> **Prompt**
Word for word, restate every line of the listing that follows.

> **Dataset section**
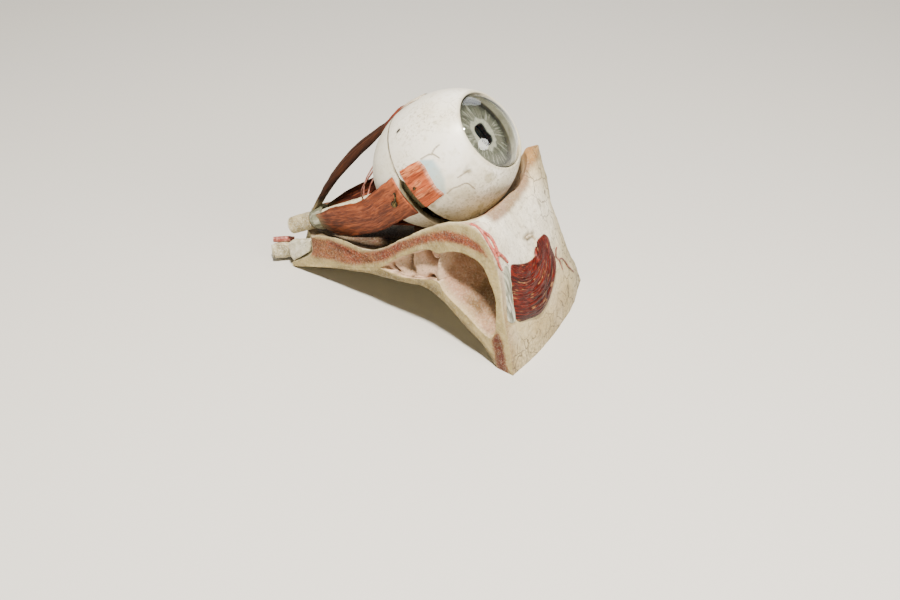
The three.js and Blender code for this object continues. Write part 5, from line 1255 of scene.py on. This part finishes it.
# %% Ciliary ring
turn = once_round(408)
wave = np.cos(34 * turn)
fold = 2.0 * (0.5 + 0.5 * wave) ** 0.7 + 0.35 * np.sin(5 * turn)
SECTION = [(22.6, 31.4, 1), (22.6, 28.9, 1), (25, 27.3, 0.8), (28.5, 26.9, 0.5), (33, 26.9, 0.1), (38, 26.9, 0),
           (40, 28.9, 0), (40, 35.4, 0), (30, 35.4, 0), (30, 40.7, 0), (25.5, 40.7, 0), (24.4, 36, 0.3)]
wide, height, folded = spread(SECTION + SECTION[:1], 150)[:-1].T[..., None]
ring = polar(wide + folded * fold, turn, height - 0.5 * folded * wave)
# the fold crests are painted lighter as painted highlight, and the hollows between them stay dark as painted shade
paint = coats("3d2119", ("6b4230", folded * (0.5 + 0.5 * wave) * 0.8))
make("ciliary_folds", "ciliary_ring", "front_segment", "choroid", ring_grid(from_eye(ring), paint, closed=True))

# %% [markdown]
# Cornea, lens and vitreous body are glass. The cornea is blown, so both of its faces are parts of
# spheres with one middle. The lens and the vitreous body are cast; the lens lies in a hollow of the
# vitreous body with a thin gap of air.

# %% Glass
def dome(radius, edge, top):
    """Rows of (radius, z) of a round cap from its edge to the axis."""
    tilt = np.linspace(math.asin(edge / radius), 0, 50)
    return np.stack([radius * np.sin(tilt), top - radius + radius * np.cos(tilt)], -1)


def arc(radius, length, start_z, end_z, count):
    """Meridian of a spheroid from one height to another, evenly spaced by angle."""
    angle = np.linspace(*(math.asin(np.clip(z / length, -1, 1)) for z in (start_z, end_z)), count)
    return np.stack([radius * np.cos(angle), length * np.sin(angle)], -1)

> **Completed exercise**
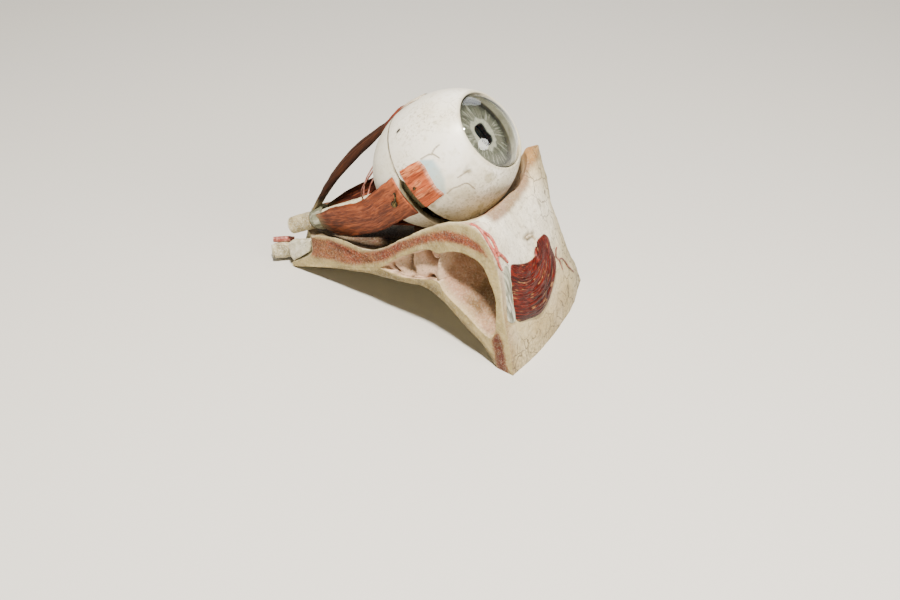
The three.js and Blender code for this object continues. Write part 5, from line 1255 of scene.py on. This part finishes it.
# %% Ciliary ring
turn = once_round(408)
wave = np.cos(34 * turn)
fold = 2.0 * (0.5 + 0.5 * wave) ** 0.7 + 0.35 * np.sin(5 * turn)
SECTION = [(22.6, 31.4, 1), (22.6, 28.9, 1), (25, 27.3, 0.8), (28.5, 26.9, 0.5), (33, 26.9, 0.1), (38, 26.9, 0),
           (40, 28.9, 0), (40, 35.4, 0), (30, 35.4, 0), (30, 40.7, 0), (25.5, 40.7, 0), (24.4, 36, 0.3)]
wide, height, folded = spread(SECTION + SECTION[:1], 150)[:-1].T[..., None]
ring = polar(wide + folded * fold, turn, height - 0.5 * folded * wave)
# the fold crests are painted lighter as painted highlight, and the hollows between them stay dark as painted shade
paint = coats("3d2119", ("6b4230", folded * (0.5 + 0.5 * wave) * 0.8))
make("ciliary_folds", "ciliary_ring", "front_segment", "choroid", ring_grid(from_eye(ring), paint, closed=True))

# %% [markdown]
# Cornea, lens and vitreous body are glass. The cornea is blown, so both of its faces are parts of
# spheres with one middle. The lens and the vitreous body are cast; the lens lies in a hollow of the
# vitreous body with a thin gap of air.

# %% Glass
def dome(radius, edge, top):
    """Rows of (radius, z) of a round cap from its edge to the axis."""
    tilt = np.linspace(math.asin(edge / radius), 0, 50)
    return np.stack([radius * np.sin(tilt), top - radius + radius * np.cos(tilt)], -1)


def arc(radius, length, start_z, end_z, count):
    """Meridian of a spheroid from one height to another, evenly spaced by angle."""
    angle = np.linspace(*(math.asin(np.clip(z / length, -1, 1)) for z in (start_z, end_z)), count)
    return np.stack([radius * np.cos(angle), length * np.sin(angle)], -1)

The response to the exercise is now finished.